Aliás, a adoção sistemática e universal de protocolos é, em meu modo de ver, outra conduta potencialmente prejudicial. De fato, ao adotar de forma cega um protocolo, o médico esquece que cada paciente é “um” paciente, com características físicas, psicológicas, fisiológicas, genômicas totalmente peculiares. Os protocolos podem ser usados como um roteiro genérico, mas não podem substituir a avaliação clínica individualizada. Não se pode pretender que o uso de protocolos compense e substitua a falta de preparo dos profissionais envolvidos. Se assim fosse, os médicos seriam profissionais totalmente desnecessários.

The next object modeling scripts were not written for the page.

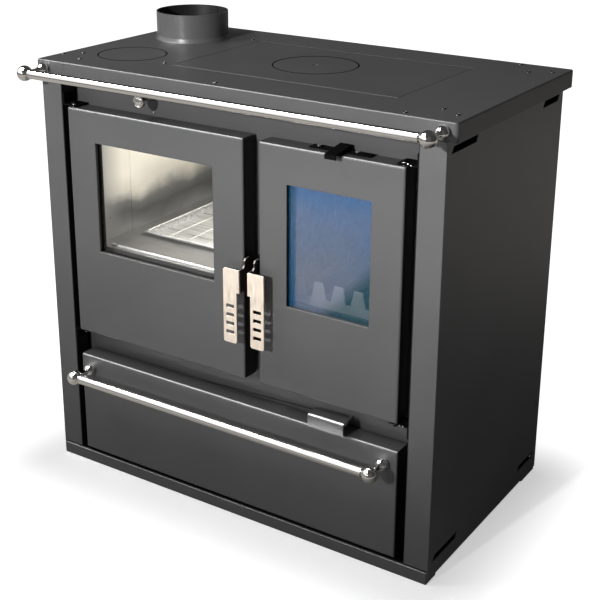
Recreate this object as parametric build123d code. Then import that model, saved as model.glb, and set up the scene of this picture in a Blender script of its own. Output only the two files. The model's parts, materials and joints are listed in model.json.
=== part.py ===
from build123d import *
import os
from math import ceil

# Wood cookstove, millimetres. X runs to the right, the doors face -Y, Z is up.
# The sizes are worked out about a line through the middle of the worktop, and every
# piece is then moved back by CENTRE_SHIFT, so that the origin is on the floor at the
# middle of the stove's whole footprint, rails included.

# ---------------------------------------------------------------- driving dimensions
# Worktop
TOP_WIDTH = 900.0
TOP_DEPTH = 490.0
TOP_HEIGHT = 850.0
TOP_PLATE = 6.0
SKIRT_HEIGHT = 33.0
SKIRT_WALL = 3.0
TOP_CORNER_ROUND = 6.0
TOP_EDGE_ROUND = 3.0

# Casing
SIDE_OVERHANG = 15.0
BACK_OVERHANG = 8.0
PILLAR_PROUD = 3.0
PILLAR_WIDTH = 50.0
PILLAR_RETURN = 35.0
PANEL_SHEET = 2.0
PANEL_FLANGE = 22.0
PANEL_FOLD_ROUND = 1.5
CARCASS_SHEET = 3.0
PLINTH_HEIGHT = 25.0
PLINTH_PROUD = 2.0
PLINTH_WALL = 3.0
PLINTH_FRONT_DEPTH = 40.0
PLINTH_BACK_DEPTH = 65.0
SIDE_LIFT = 8.0
SIDE_RAIL_WIDTH = 20.0
SHIELD_GAP = 10.0

# Slots in the side panels: distance of each row from the panel's ends
SIDE_SLOT_HEIGHT = 12.0
SIDE_SLOT_SLANT = 8.0
SIDE_SLOT_FRONT_INSET = 16.0
SIDE_SLOT_FRONT_LENGTH = 100.0
SIDE_SLOT_BACK_INSET = 17.0
SIDE_SLOT_BACK_LENGTH = 78.0
SIDE_SLOT_TOP_INSET = 11.0
SIDE_SLOT_BOTTOM_INSET = 30.0

# Back panel vents
BACK_VENT_COUNT = 9
BACK_VENT_WIDTH = 60.0
BACK_VENT_HEIGHT = 6.0
BACK_VENT_PITCH = 84.0
BACK_VENT_DROP = 60.0
BACK_VENT_RISE = 60.0

# Recessed front plate
FASCIA_SETBACK = 38.0
FASCIA_SIDE_GAP = 3.0
FASCIA_RETURN = 22.0

# Doors
TOP_FASCIA = 51.0
DOOR_HEIGHT = 464.0
DOOR_DEPTH = 38.0
DOOR_PROUD = 4.0
DOOR_SHEET = 2.5
DOOR_EDGE_ROUND = 5.0
OVEN_DOOR_WIDTH = 413.0
OVEN_DOOR_SIDE_GAP = 15.0
FIRE_DOOR_SIDE_GAP = 20.0
DOOR_GAP = 33.0
OVEN_WINDOW_MARGINS = (66.0, 68.0)
OVEN_WINDOW_RISE = 181.0
OVEN_WINDOW_HEAD = 62.0
FIRE_WINDOW_MARGINS = (59.0, 61.0)
FIRE_WINDOW_RISE = 168.0
FIRE_WINDOW_HEAD = 69.0
GLASS_THICKNESS = 4.0
GLASS_LAP = 14.0
GLASS_SEAL_DEPTH = 5.0
GLASS_CLIP_SIZE = 20.0
GLASS_CLIP_SHEET = 2.0
INNER_PANEL_SHEET = 2.0
INNER_PANEL_RECESS = 2.0
INNER_PANEL_CLEAR = 14.0
ROPE_WIDTH = 8.0
ROPE_INSET = 10.0
ROPE_CLEARANCE = 0.4

# Door hinges
HINGE_PIN_RADIUS = 4.0
HINGE_PIN_SIDE_INSET = 9.0
HINGE_PIN_FRONT_INSET = 11.0
HINGE_BOSS_RADIUS = 6.0
HINGE_BOSS_LENGTH = 14.0
HINGE_BRACKET_SHEET = 3.0
HINGE_BRACKET_LEG = 24.0
HINGE_END_GAP = 1.0
HINGE_PIN_END = 3.0
HINGE_PLATE_LAP = 10.0
RUNNING_CLEARANCE = 0.05
BODY_CLEARANCE = 0.3

# Latch levers
LEVER_SHEET = 3.0
LEVER_STANDOFF = 26.0
LEVER_GRIP_WIDTH = 29.0
LEVER_GRIP_TOP = 226.0
LEVER_GRIP_LENGTH = 144.0
LEVER_SHOULDER = 44.0
LEVER_EDGE_GAP = 4.25
LEVER_STEP = 3.0
LEVER_CORNER_ROUND = 4.0
LEVER_SHANK_RISE = 17.0
LEVER_SHANK_SETBACK = 19.0
LEVER_SLOT_COUNT = 4
LEVER_SLOT_LENGTH = 18.0
LEVER_SLOT_HEIGHT = 7.5
LEVER_SLOT_PITCH = 17.0
LEVER_SLOT_RISE = 21.0
LEVER_PIVOT_BEHIND = 12.0
LEVER_PIVOT_DROP = 16.0
LEVER_ARM_HEIGHT = 11.0
LEVER_ARM_RISE = 8.0
LEVER_ARM_END_GAP = 3.0
PIVOT_HEAD_RADIUS = 6.5
PIVOT_HEAD_THICKNESS = 2.0
KEEPER_POST_WIDTH = 11.0
KEEPER_POST_DEPTH = 13.0
KEEPER_POST_HEIGHT = 46.0
KEEPER_LUG_HEIGHT = 6.0
KEEPER_LUG_DEPTH = 9.0
KEEPER_LUG_GAP = 2.5
KEEPER_CLEARANCE = 0.5

# Secondary air slider on the firebox door
AIR_SLIDER_LENGTH = 120.0
AIR_SLIDER_DEPTH = 20.0
AIR_SLIDER_SHEET = 2.0
AIR_SLIDER_INSET = 75.0
AIR_TAB_WIDTH = 22.0
AIR_TAB_INSET = 133.0
AIR_TAB_RISE = 9.5
AIR_TAB_REACH = 17.0
AIR_TAB_LIP = 9.0
AIR_TAB_SHEET = 2.5
AIR_SLOT_LENGTH = 26.0
AIR_SLOT_WIDTH = 6.0
AIR_SLOT_OFFSET = 27.0
AIR_TRAVEL = 20.0
AIR_STUD_RADIUS = 2.0
AIR_STUD_HEAD = 4.0
AIR_STUD_OFFSET = 30.0

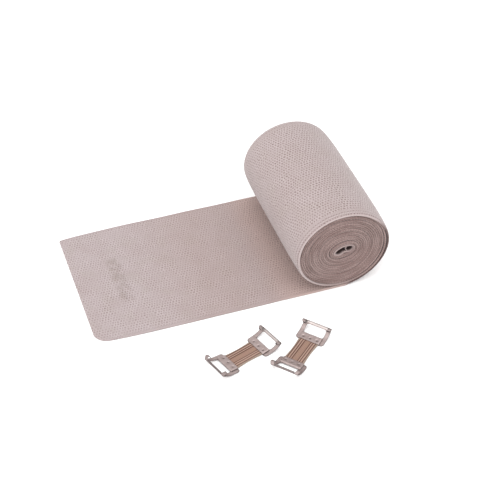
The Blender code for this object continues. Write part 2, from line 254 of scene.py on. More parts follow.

E não esqueçam que muitos dos protocolos divulgados e adotados indiscriminadamente são elaborados por entidades internacionais quem usam critérios inviáveis em nosso país e, não raramente, são movidas, também, por interesses econômicos ou de promoção pessoal ou institucional. 

Poderia, aqui, discutir uma série de outros aspectos, como o papel do “ensino a distância”, a assim denominada “indução de necessidades”, o “disease mongering” (ou a comercialização das doenças); o impacto da “defensive medicine” (medicina defensiva), que eu denomino “offensive medicine” e “expensive medicine”; e vários outros tópicos entre os quais as consequências funestas da fragmentação exagerada da assistência médica, da falta de comunicação entre os médicos envolvidos e da participação crescente de outros profissionais de saúde que adotam posturas que, no passado, eram de responsabilidade exclusiva do médico. Tais considerações podem parecer fruto de uma fantasia, mas estou convencido que se fizermos uma investigação entre os médicos mais experientes (para não dizer “mais idosos”…), a maioria concordará com elas. 

Ao encerrar estas palavras, desejo ressaltar a importância do treinamento dos alunos em aspectos básicos de técnica cirúrgica. Não raramente o médico recémformado inicia sua vida profissional trabalhando em serviços de emergência. É fundamental, pois, que ele tenha um treinamento técnico básico, suficiente para que possa oferecer uma assistência correta aos pacientes. A adoção de treinamento por métodos de simulação, ainda que possa ser útil, não substitui o treinamento em animais de experimento. 

É óbvio que o uso de animais desperta várias dúvidas, particularmente de natureza ética e econômica. É importante, por estas razões, lembrar que existem protocolos que já foram submetidos ao Ministério Público Federal, através dos quais as disciplinas de técnica cirúrgica assumem a responsabilidade de tratar os animais de forma ética, submetendo-os a medidas farmacológicas de pré-anestesia e de anestesia antes de iniciar qualquer procedimento cirúrgico, e sacrificando-os, ao término do procedimento, sob anestesia geral. Ainda que existam custos econômicos inerentes a esta vertente educacional, é óbvio que ela contribui de forma inquestionável para a formação dos estudantes; e, ainda que resulte no sacrifício de animais, seguramente permitirá que muitas vidas humanas sejam salvas. 

Termino esta enxurrada de considerações apresentando minhas felicitações às entidades que promoveram este colóquio, na esperança que novos debates sejam promovidos e que sejam divulgados amplamente tanto às associações profissionais e às entidades públicas responsáveis pela assistência à saúde como ao grande público.